At PEI, two of the problems I am specifically interested in are how people learn to adopt behavior that protects them against environmental risks, such as unsafe drinking water and indoor smoke, and how social norms influence fertility decisions. It is clear that there is a strong social component to these kinds of decisions. How do social interactions tie in with behavioral changes in such domains? This question ties in with my game-theoretic research on the evolution of social norms. I thought it would be interesting to visit PEI since Simon Levin and his research group have overlapping interests. Another of my research interests is in climate policy and clearly, PEI is a good place to be for that.

Did you develop new collaborations while visiting PEI?

While at Princeton I started talking with PEI post-doc Shoibal Chakravarty, Professor Rob Socolow (Mechanical and Aerospace Engineering) and others at PEI about strategic interactions in countries’ climate policies. Chakravarty, Socolow and I are interested in technological spillovers between countries and whether these can be harnessed to make progress in international climate negotiations. I also worked on some of my ongoing research projects, including a book on India’s environmental challenges that I have wanted to write for a long time.

What is the most compelling aspect of your research?

I research the way economic systems work and how they can be used to provide tools for tackling huge problems like climate change. The collaboration I am developing at PEI with Shoibal concerns using game theory to model different countries’ subsidy policies for green energy technologies. These policies increase green technologies’ markets and, over time, lower the costs of these technologies through learning-by-doing and by stimulating R&D. Thus, each country’s policy has an effect on other countries’ costs. So there is a strategic interaction here, or there would be, if governments looked ahead. This can be modeled using game theory. The interesting question is whether an outcome with lower green technology costs can be reached faster, if countries took their effects on each other into account. Our model should tell us more about the prospects for international policy coordination to reduce climate change.

How will significant changes occur in the field of climate and ethics?

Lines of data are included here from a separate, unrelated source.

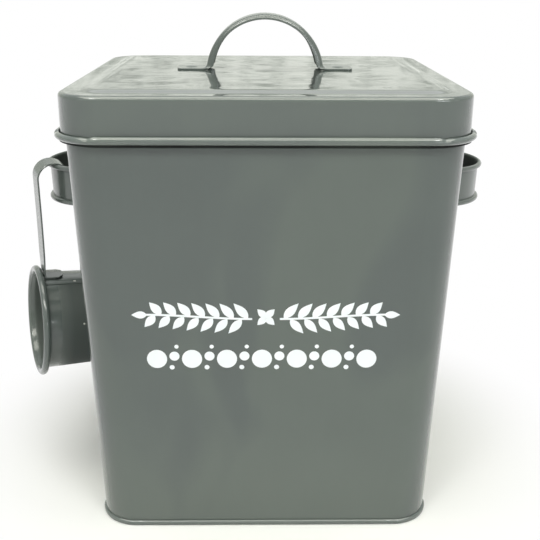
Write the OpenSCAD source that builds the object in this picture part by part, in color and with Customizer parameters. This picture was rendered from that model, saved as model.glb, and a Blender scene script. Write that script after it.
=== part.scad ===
// Laundry powder storage tin: a square sheet-metal tin with a lift-off lid,
// two side handles and a small scoop that hangs on the left one.
// Millimetres, +Z up. The origin is the middle of the base, at the surface it stands on,
// and the front of the tin faces -Y.

/* [Sheet] */
// Thickness of the tin, lid and base sheet
sheet = 0.45; // [0.35:0.05:0.7]
// Thickness of the handle straps and the scoop's strip
strap_sheet = 0.9; // [0.7:0.1:1.3]
// Play left between folded or fitted sheets
fit = 0.05; // [0.02:0.01:0.1]

/* [Lid] */
// Width of the lid over its skirt
lid_w = 200; // [170:1:240]
// Depth of the lid over its skirt
lid_d = 200; // [170:1:240]
// Height of the lid from the edge of its skirt to its border
lid_h = 22.8; // [18:0.5:35]
// Radius of the lid's upright corners
lid_corner_r = 22; // [18:0.5:26]
// Radius of the rounded edge round the lid's top
lid_edge_r = 2.2; // [1.5:0.1:4]
// Width of the flat border round the raised panel
border_w = 10.5; // [8:0.5:12]
// Width of the slope up to the raised panel
slope_w = 2.5; // [1.5:0.5:4]
// Height of the raised panel above the border
panel_h = 1.2; // [0.6:0.1:2.5]
// Height of the fold inside the skirt's edge
hem_h = 5; // [3:0.5:8]

/* [Tin] */
// Height of the tin from the surface it stands on to the ledge under the lid
body_h = 214.5; // [170:0.5:260]
// How far the tin's wall stands in from the lid at the ledge
top_inset = 2.4; // [1.8:0.1:5]
// How far the tin's wall stands in from the lid at the base
base_inset = 8.8; // [6:0.1:16]
// Gap between the lid's skirt and the rolled rim
rim_gap = 0.6; // [0.4:0.1:1.2]
// Thickness of the rolled rim
rim_t = 2.4; // [1.8:0.1:3.2]
// Height of the rolled rim
rim_h = 5.6; // [4.5:0.1:8]
// Gap between the lid's skirt and the ledge it sits on
seat_gap = 0.1; // [0:0.05:0.3]
// Width of the folded seam down the back
seam_w = 6; // [4:0.5:10]

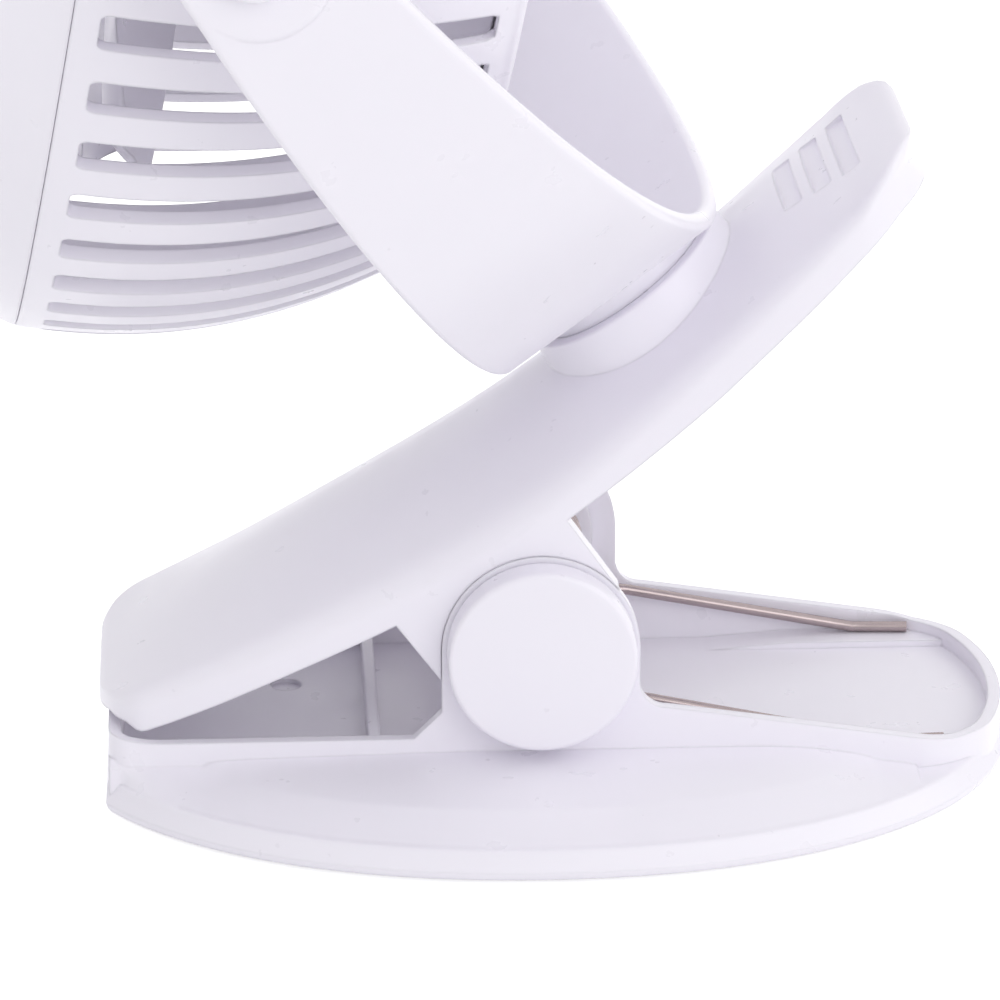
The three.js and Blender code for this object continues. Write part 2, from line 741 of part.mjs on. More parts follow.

We need to do a better job of communicating the science to the public. The climate change problem is too abstract for most people to engage with at more than a superficial level. I’m no expert on communication, but I think the gap between what climate scientists know and what even well-educated people in other fields (like my own, economics) are aware of, is very large. This problem was highlighted in the discussion we had in my seminar on sustainable development last week. After reading a report on global climate change impacts in the United States, and some scientific papers on the impact of climate change on extinctions, and on agriculture in the U.S. and India, the students felt that the science is too indigestible and needs to be conveyed to people in a more immediate, visual, and comprehensible way. There has to be a concerted effort to bring the issues out in a visual way, together with the steps that can be taken to solve the problem.

What are the most important ideas you strive to communicate to your students?

I stress the inter-connectedness of environment and development problems and show them the connections. I also focus on helping the students learn to use mathematical models to structure their thinking without becoming prisoners of the models. I ask them to think carefully about how to disentangle cause and effect in any social phenomenon.

It is always important to me to inspire my students by exposing them to exciting ideas, especially the big picture things. At the same time, I want to show them that ideas really do matter in making public policy and changing society. In particular, I provide many examples to show the meticulous and painstaking research that goes into establishing cause and effect.

For example, in the 1950’s and 1960’s there was widespread concern that rapidly growing populations in Asia, Africa and Latin America might lead to large-scale impoverishment and famine. That didn’t happen, thanks to improvements in agricultural productivity, but it spurred many birth control policies focused on making contraceptive services more available. Later research showed that economic development might have a much larger role to play, and further research showed that more specific factors, namely female education and exposure to media and modern lifestyles were the dominant driving forces in fertility decline. As a result, policy in many developing countries has shifted towards targeting these issues rather than just contraceptive provision or waiting for economic development.

For a phenomenon as complex as the fertility choices of a population, it is hard to uncover the effect of a particular factor such as female education. But careful and painstaking data collection and analysis really do provide a way to measure the force of such a factor. I hope to show students through such examples how the proper use of statistical methods can help us, as a society, reach a better understanding of even so complex a phenomenon and thus make better policy.

Related Courses

Professor Somanathan taught two courses this year; “ENV 528: Topics in Environment and Development Economics” in the fall and during the spring, ENV/ECO 326: Seminar in Sustainable Development. ENV 528 examined common property resources and social norms, the environmental implications of a concern for status, and how distributional considerations affect the valuation of damages from climate change. ENV/ECO 326 used economic theory and statistical methods to analyze the environmental problems of the developing world. While at Princeton Professor Somanathan also delivered a PEI lecture called “Climate Policy and Innovation in the Absence of Commitment.”